The two pillars on the right and left of the sanctuary are described as marble in the building records, but they are probably made of limestone from Devon which when polished is known as Ashburton Marble.
Immediately in front of you at the back of the apse is a wooden reredos. It was designed by Henry Goddard and made by Messers Henry Herbert & Sons, the builders who built St James. The carving was the work of Mr J. H. Morcom and the carved angels, gilding and painting of the central panel, a scene of the Transfiguration, were done by Diana Goddard. The apse is lit by 5 small windows containing stained glass depicting symbolised flowers.
Below this are the figures of the Apostles James, Matthew, Mark, Luke, John and Peter, against the same blue background as used in the front of the choir screen.
The mural below depicts the call and the martyrdom of James. It was completed in 1938 by Diana Goddard, a gift of Anne Raven, Wynnstead, Knighton Grange Road. You will find a plaque commemorating this gift under the organ.
The stars painted on the ceiling of the sanctuary apse depict nine well-known constellations which can be seen when looking south on a September evening.
Immediately on your right as you walk down the steps are the two plaques which commemorate the mural painting and the reredos.
On a pillar behind the pulpit you can see a plaque relating to the installation of the organ as "...a thank offering for the restoration of peace after the European War 1914-1919..."
About half way along the north aisle is the war memorial erected in 1921, but added to after the Second World War. It is made out of bronze by Dryads and see if you can spot the Mother of Pearl inlay around the cross.
Above is a stained glass window bearing the inscription "Live as nobly as they did", which was erected in 1933 and designed by "a lady in the parish, an artist of distinction"; the peacock tells us who.
A cabinet contains a Book of Remembrance - given in memory of Edgar Nutting.
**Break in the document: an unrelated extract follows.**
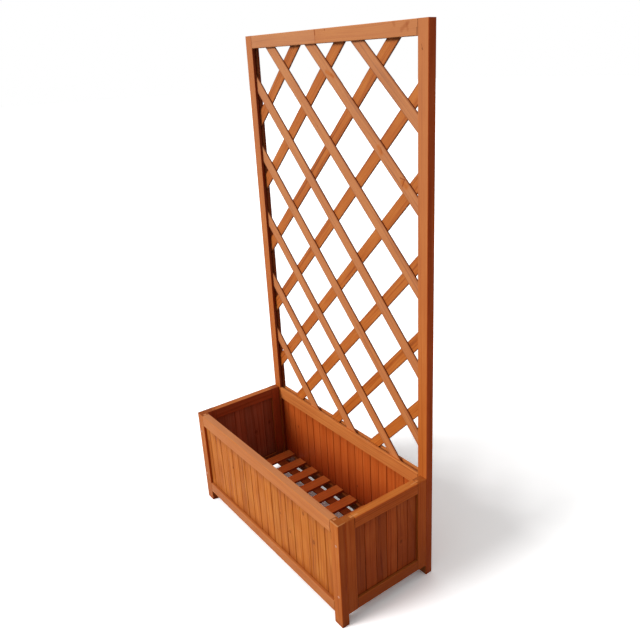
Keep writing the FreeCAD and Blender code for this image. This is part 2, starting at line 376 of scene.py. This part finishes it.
# Worn and dark strokes on the front right corner, where the photograph shows them. Each has its two
# ends, its radius in mm, its colour and its share.
front_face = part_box("front_top_rail")[0].y * mm_per_metre
rim_front = front_face + 1
corner_marks = [((321, rim_front, box_top), (350, rim_front, box_top), 3.0, bare_wood, 0.6),
                ((349, rim_front, box_top), (349, -131, box_top), 2.5, bare_wood, 0.4),
                ((309, front_face, 279), (314, front_face, 276), 2.5, bare_wood, 0.45),
                ((320, front_face, 275), (323, front_face, 266), 1.6, knot_brown, 0.6),
                ((322, front_face, 264), (322, front_face, 249), 1.6, knot_brown, 0.5),
                ((320, -142, box_top), (322, -132, box_top), 1.4, knot_brown, 0.5)]
leg_tone = (0.93, 0.84, 0.66, 1.0)
clear_joint = 0.7
# The left leg is darker than the right, and darker towards the floor, as painted shade
bar_wood("front_left_leg", (0.90, 0.80, 0.62, 1.0), 11, foot=(foot_reach, 0.35))
bar_wood("front_right_leg", leg_tone, 12, marks=corner_marks)
bar_wood("front_top_rail", (1.0, 0.98, 0.9, 1.0), 13, contrast=0.5, joint_line=clear_joint,
         faded_and_sheen=(0.14, 0.14), paler_top=0.22, marks=corner_marks)
bar_wood("front_bottom_rail", (0.95, 0.92, 0.86, 1.0), 14, joint_line=clear_joint,
         faded_and_sheen=(0.10, 0.10))


# ---- Front boards ---------------------------------------------------------------------------------
# Tongue-and-groove boards, 8 mm of softwood on end in the frame's grooves. Wide boards have a second
# V cut down the middle, so every strip looks about 34 mm wide. Stain gathers dark in the Vs.

strip_width = 34.35

# Further off than any joint, knot or screw head shows
far = 99.0

# A knot is this much longer along the grain than across it
knot_length = 1.4

# How far on in the log each board is cut from, in mm
next_board_through = 61.0
next_board_along = 977.0


def joint_places(low, high, first_width, order):
    """The real joints between boards and the false ones down their middles, from low to high.

    In the order, w is a wide board of two strips and h is a half board of one.
    """
    joints = [low + first_width]
    false_joints = [joints[0] - strip_width] if first_width > strip_width else []
    for letter in itertools.cycle(order):
        strips = 2 if letter == "w" else 1
        if strips == 2 and joints[-1] + strip_width < high:
            false_joints.append(joints[-1] + strip_width)
        following = joints[-1] + strips * strip_width
        if following > high - strip_width / 4:
            return joints, false_joints
        joints.append(following)


def knotted(colour, knot_reach):
    """The colour with each knot's dark rim and the deeper stain round it."""
    colour = knot_reach.ramp(0.9, 2.6, 0.35, 0.0).between(colour, deep_stain_and_shade)
    rim = knot_reach.ramp(0.45, 0.85) * knot_reach.ramp(0.9, 1.35, 0.75, 0.0)
    return rim.between(colour, knot_brown)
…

The font is carved out of alabaster and has a delightfully carved oak cover. Both parts were executed by Mr J.H. Morcom who you will remember carved the reredos.
The west-end stained-glass window representing the Blessed Virgin presenting the Holy Child to the Shepherds was given by Annie Raven, Portland House, Knighton, the grandmother of Simon Raven the writer. It was designed by the same artist who designed the windows in the apse of the Lady Chapel, Mr R. J. Newberry of London.
Outside the west end, the stone figure of the Patron Saint dominates the facade. It was presented to the church in memory of Albert Brown who was churchwarden from 1881-1894. It was carved by Mr J. H. Morcom who had studios in the Newarkes. On the west front stone is used rather than terra cotta which dominated the interior of the church. It is limestone and probably came from Ancaster in Lincolnshire.
The detail of the terra cotta, the mouldings, the capitals at the top of the pillars, the beautifully laid brickwork, the quality of the timberwork in the nave ceiling and the delightful glass windows in the aisles and high up in the nave. There are also several plaques commemorating gifts to the church which have not been mentioned above; they all help to tell the history of St James.
Finally, try to imagine what the church would have looked like if the West-end central tower (campanile) had been built in 1914. It was designed to be of a height equal (or just greater) than the length of the church. The photomontage to the left, created by Alex Moseley, shows what it would have been like.